EMOTIONAL INVESTMENT

My friend and colleague from Austin, TX, Tod Moore, has a great take on the training lifestyle and mindset.  Anyone who has every trained like a maniac for something can relate to what he is talking about.  In our training careers, we all have ups and downs, but the key is to stick with it. Tod is also a coach with Military Athlete. 

Tod Moore on Emotional Investment:

"You can't push the river"

Simply put it means if it isn't going to happen, you can't make it happen. You can't magically create fitness, it only comes from hard work and dedication. Even when you have fitness sometimes it will fail you. You will miss lifts, get beat on work capacities and suffer on stamina days. Some days you will be the best, other days you will be the worst. 
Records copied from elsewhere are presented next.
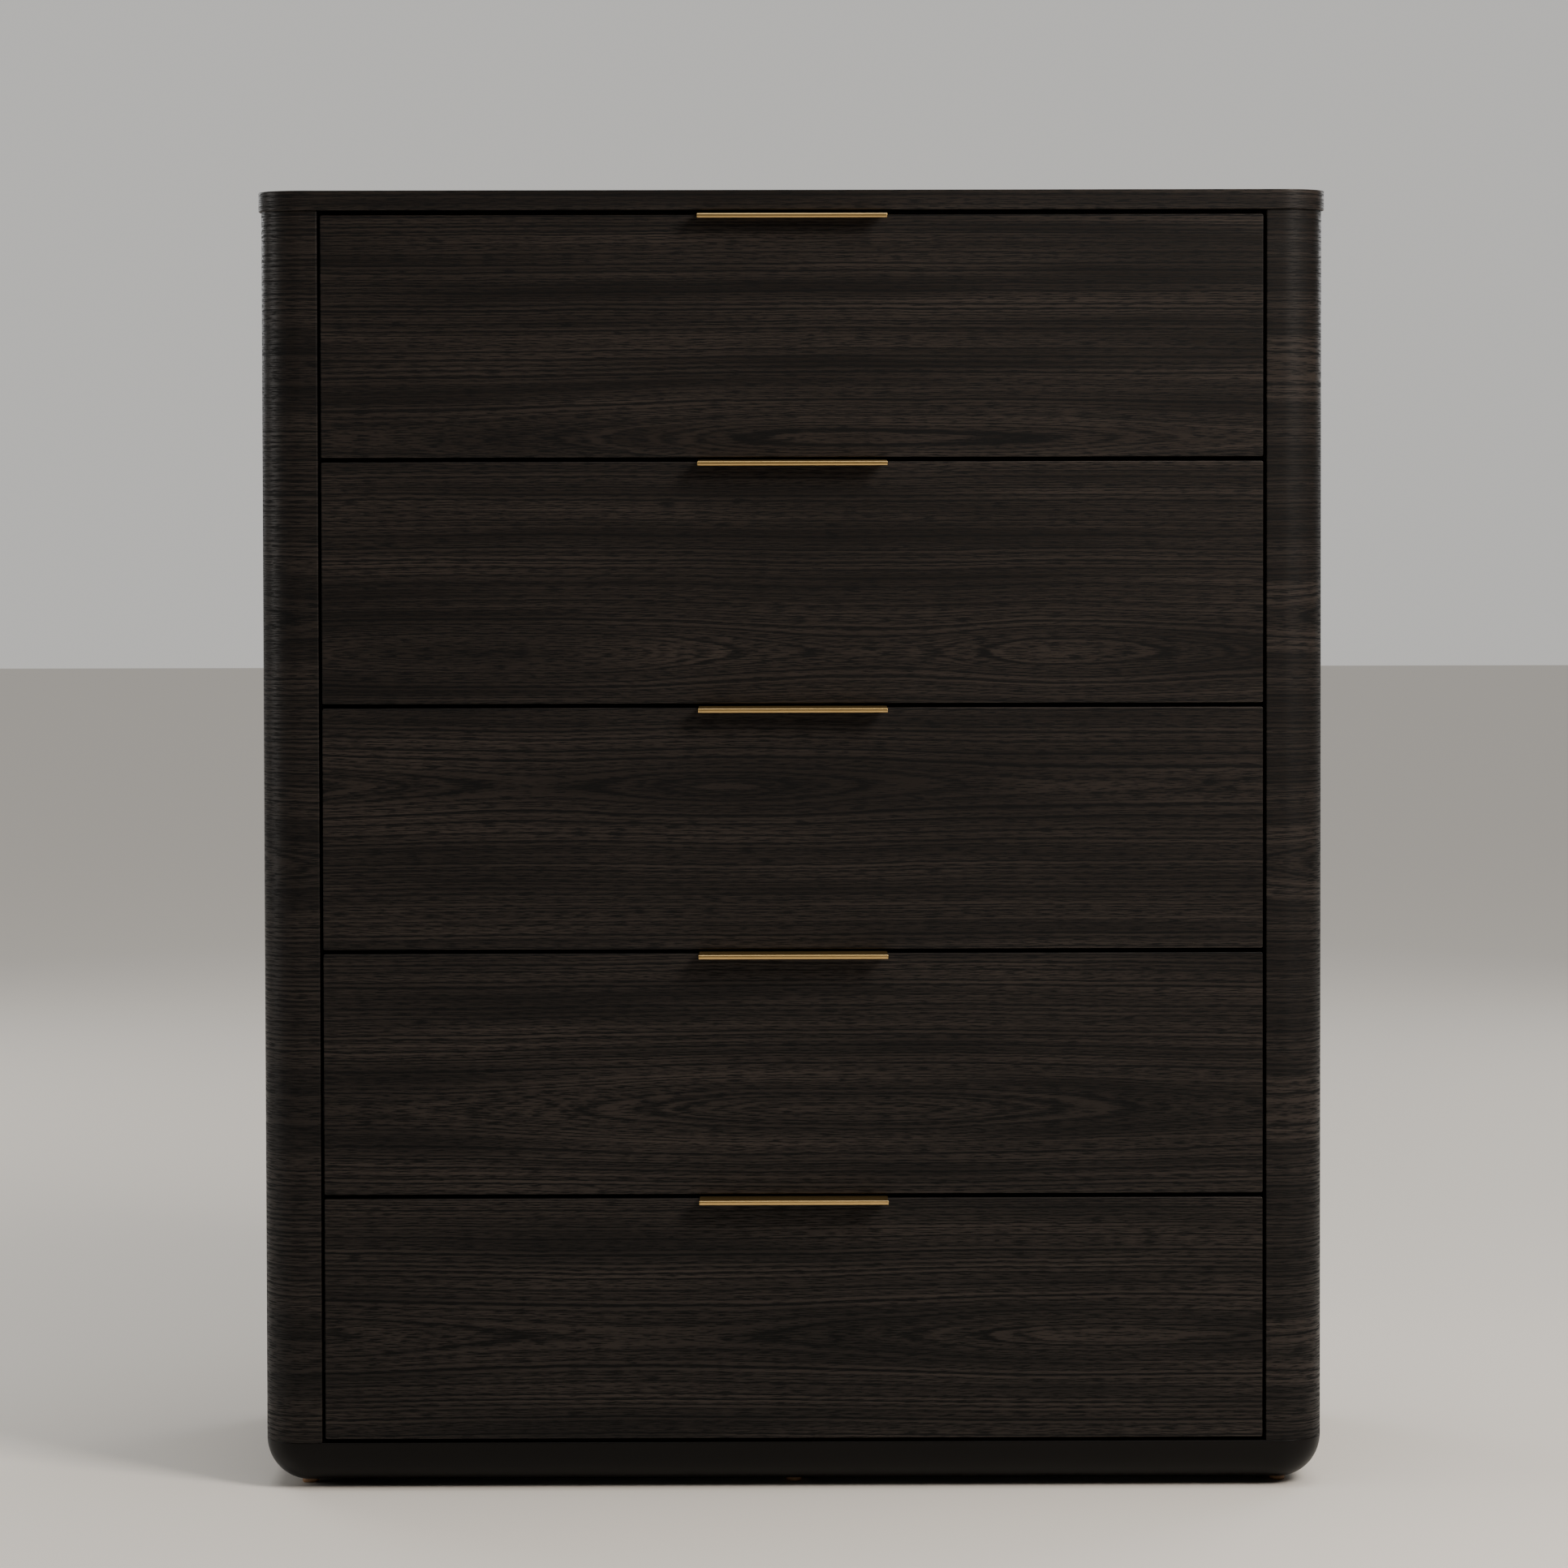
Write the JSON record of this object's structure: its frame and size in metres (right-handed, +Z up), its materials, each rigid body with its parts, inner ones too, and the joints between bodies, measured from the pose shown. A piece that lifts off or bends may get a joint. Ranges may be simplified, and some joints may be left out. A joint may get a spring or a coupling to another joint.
{
  "type": "chest of drawers",
  "caption": "Tall chest of full-width drawers on telescopic slides, with rounded front corners, a rounded plinth and slim brass edge pulls.",
  "frame": {"origin": "on the floor, under the middle of the object's whole outline", "axes": "+Z up; the drawers open towards -Y, so +Y points to the back; +X to the right of someone facing the front"},
  "size_m": [0.98, 0.42, 1.193],
  "materials": {
    "oak_veneer": "black-brown stained open-pore oak veneer, satin lacquer",
    "plinth_paint": "black-brown satin paint on wood",
    "case_board": "dark melamine-faced board",
    "back_board": "dark faced fibreboard",
    "drawer_board": "pale melamine-faced board",
    "drawer_bottom": "pale faced fibreboard",
    "foot_wood": "natural beech",
    "pull_brass": "brushed and lacquered brass",
    "slide_steel": "rolled steel, zinc-plated and blackened",
    "fastener_steel": "zinc-plated"
  },
  "bodies": {
    "carcass": {"top_panel": "oak_veneer", "side_panel_left": "oak_veneer", "side_panel_right": "oak_veneer", "corner_post_left": "oak_veneer", "corner_post_right": "oak_veneer", "plinth_front": "plinth_paint", "plinth_left": "plinth_paint", "plinth_right": "plinth_paint", "bottom_panel": "case_board", "back_panel": "back_board", "cross_rails": "case_board", "runner_battens": "case_board", "slide_outers": "slide_steel", "case_fasteners": "fastener_steel", "feet": "foot_wood"},
    "drawer1": {"drawer1_front": "oak_veneer", "drawer1_side_left": "drawer_board", "drawer1_side_right": "drawer_board", "drawer1_back": "drawer_board", "drawer1_bottom": "drawer_bottom", "drawer1_pull": "pull_brass", "drawer1_slide_inners": "slide_steel", "drawer1_fasteners": "fastener_steel"},
    "drawer1_slides": {"drawer1_slide_middles": "slide_steel"},
    "drawer2": {"drawer2_front": "oak_veneer", "drawer2_side_left": "drawer_board", "drawer2_side_right": "drawer_board", "drawer2_back": "drawer_board", "drawer2_bottom": "drawer_bottom", "drawer2_pull": "pull_brass", "drawer2_slide_inners": "slide_steel", "drawer2_fasteners": "fastener_steel"},
    "drawer2_slides": {"drawer2_slide_middles": "slide_steel"},
    "drawer3": {"drawer3_front": "oak_veneer", "drawer3_side_left": "drawer_board", "drawer3_side_right": "drawer_board", "drawer3_back": "drawer_board", "drawer3_bottom": "drawer_bottom", "drawer3_pull": "pull_brass", "drawer3_slide_inners": "slide_steel", "drawer3_fasteners": "fastener_steel"},
    "drawer3_slides": {"drawer3_slide_middles": "slide_steel"},
    "drawer4": {"drawer4_front": "oak_veneer", "drawer4_side_left": "drawer_board", "drawer4_side_right": "drawer_board", "drawer4_back": "drawer_board", "drawer4_bottom": "drawer_bottom", "drawer4_pull": "pull_brass", "drawer4_slide_inners": "slide_steel", "drawer4_fasteners": "fastener_steel"},
    "drawer4_slides": {"drawer4_slide_middles": "slide_steel"},
    "drawer5": {"drawer5_front": "oak_veneer", "drawer5_side_left": "drawer_board", "drawer5_side_right": "drawer_board", "drawer5_back": "drawer_board", "drawer5_bottom": "drawer_bottom", "drawer5_pull": "pull_brass", "drawer5_slide_inners": "slide_steel", "drawer5_fasteners": "fastener_steel"},
    "drawer5_slides": {"drawer5_slide_middles": "slide_steel"}
  },
  "joints": [
    {"name": "drawer1_pull_out", "type": "slide", "parent": "carcass", "child": "drawer1", "axis": [0, -1, 0], "range_m": [0, 0.35]},
    {"name": "drawer1_slide_travel", "type": "slide", "parent": "carcass", "child": "drawer1_slides", "axis": [0, -1, 0], "range_m": [0, 0.175]},
    {"name": "drawer2_pull_out", "type": "slide", "parent": "carcass", "child": "drawer2", "axis": [0, -1, 0], "range_m": [0, 0.35]},
    {"name": "drawer2_slide_travel", "type": "slide", "parent": "carcass", "child": "drawer2_slides", "axis": [0, -1, 0], "range_m": [0, 0.175]},
    {"name": "drawer3_pull_out", "type": "slide", "parent": "carcass", "child": "drawer3", "axis": [0, -1, 0], "range_m": [0, 0.35]},
    {"name": "drawer3_slide_travel", "type": "slide", "parent": "carcass", "child": "drawer3_slides", "axis": [0, -1, 0], "range_m": [0, 0.175]},
    {"name": "drawer4_pull_out", "type": "slide", "parent": "carcass", "child": "drawer4", "axis": [0, -1, 0], "range_m": [0, 0.35]},
    {"name": "drawer4_slide_travel", "type": "slide", "parent": "carcass", "child": "drawer4_slides", "axis": [0, -1, 0], "range_m": [0, 0.175]},
    {"name": "drawer5_pull_out", "type": "slide", "parent": "carcass", "child": "drawer5", "axis": [0, -1, 0], "range_m": [0, 0.35]},
    {"name": "drawer5_slide_travel", "type": "slide", "parent": "carcass", "child": "drawer5_slides", "axis": [0, -1, 0], "range_m": [0, 0.175]}
  ],
  "couplings": [
    {"joint": "drawer1_slide_travel", "follows": "drawer1_pull_out", "ratio": 0.5},
    {"joint": "drawer2_slide_travel", "follows": "drawer2_pull_out", "ratio": 0.5},
    {"joint": "drawer3_slide_travel", "follows": "drawer3_pull_out", "ratio": 0.5},
    {"joint": "drawer4_slide_travel", "follows": "drawer4_pull_out", "ratio": 0.5},
    {"joint": "drawer5_slide_travel", "follows": "drawer5_pull_out", "ratio": 0.5}
  ]
}
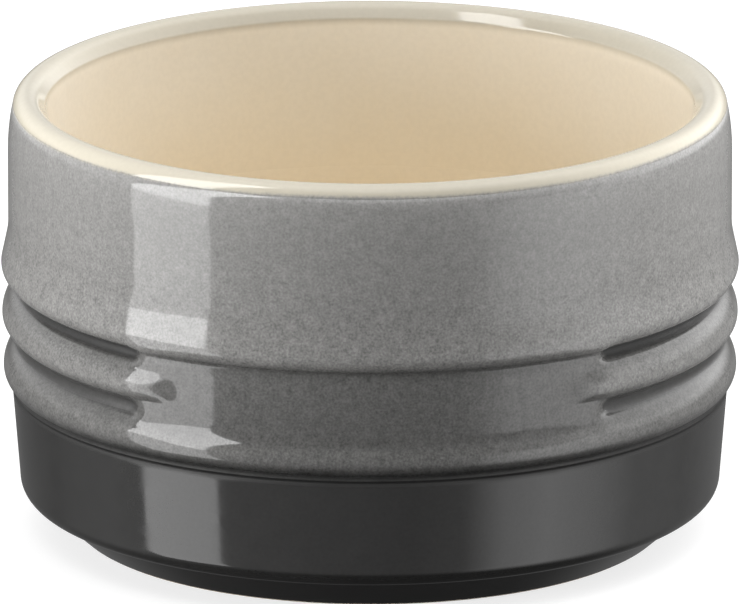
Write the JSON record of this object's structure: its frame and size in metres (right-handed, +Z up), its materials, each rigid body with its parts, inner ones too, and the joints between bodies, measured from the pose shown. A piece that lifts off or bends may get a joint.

Our training sessions are difficult by design. Sometimes they may seem overwhelming and almost impossible. This isn't random, it is to
help the athlete develop the mental fitness  that must be trained side by side with their physical fitness. We want our athletes to view our training sessions as work, and attack them with a workmanlike attitude. With time this workmanlike attitude will drown out fear and pain. It will quiet the voice in your head that says you can't keep going, that this is too hard, that it is too much. All in all it keeps you from being too emotionally invested in any particular training session.

While this is great in theory it is something else entirely to develop it into a practice. This proves to be especially true for competition driven athletes. Competition can be a great thing for achieving results, but if it isn't monitored or controlled more often than not it can breed disappointment and discontent. Most people can't compete without bringing emotion into it.  Bringing a high level of emotion
into the gym day in and day out is extremely exhaustive. This becomes unhealthy and usually leads to an athlete "burning out" or getting injured. Everyone is emotionally invested in their training, but you have to be able to check that emotion and get your work done. To drag around any extra involvement in training is simply too taxing. It produces a mental and physical fatigue that can't be left in the gym and will eventually start to affect you in the outside world.

What we do is hard, because of its nature you have to be dedicated and invested, but we also have to objectively view each training session as just that: a training session. If you have a good one, great, if you have a bad one, that's great too, because you have another chance in a day to do it again. Don't lose sight of the bigger picture, the gym is just the gym. Gym numbers, Fran times, shit like that doesn't matter in the outside world. The only thing that matters out there is that you are physically and mentally fit and able to perform.

In all of my years training I am sure that I have had some great sessions. If I didn't I wouldn't train. Funny thing is I can't think
of a single one off of the top of my head. However I can remember all of the "other ones." Getting pulled in warm ups. Missing lifts. Having total breakdowns. Dragging in so far behind everyone else on a stamina that they where already changed or had left the gym. These memories don't haunt or dissapoint me. They don't make me feel like a failure. These are the moments that made me better, these where the times where I developed my strength and my mental fortitude to continue. I learned something about myself in each and everyone of these sessions, this is how I learned to improve, to be better than I have ever been before. This stuff isn't supposed to be free, its a hard lesson. If it wasn't you wouldn't learn it. This is the stuff we want you to leave the gym with. The knowledge that you are better leaving than when you came. The confidence of knowing that even on your worst day you are still better than most. The attitude that whatever obstacle is sitting in front of you, you will overcome it.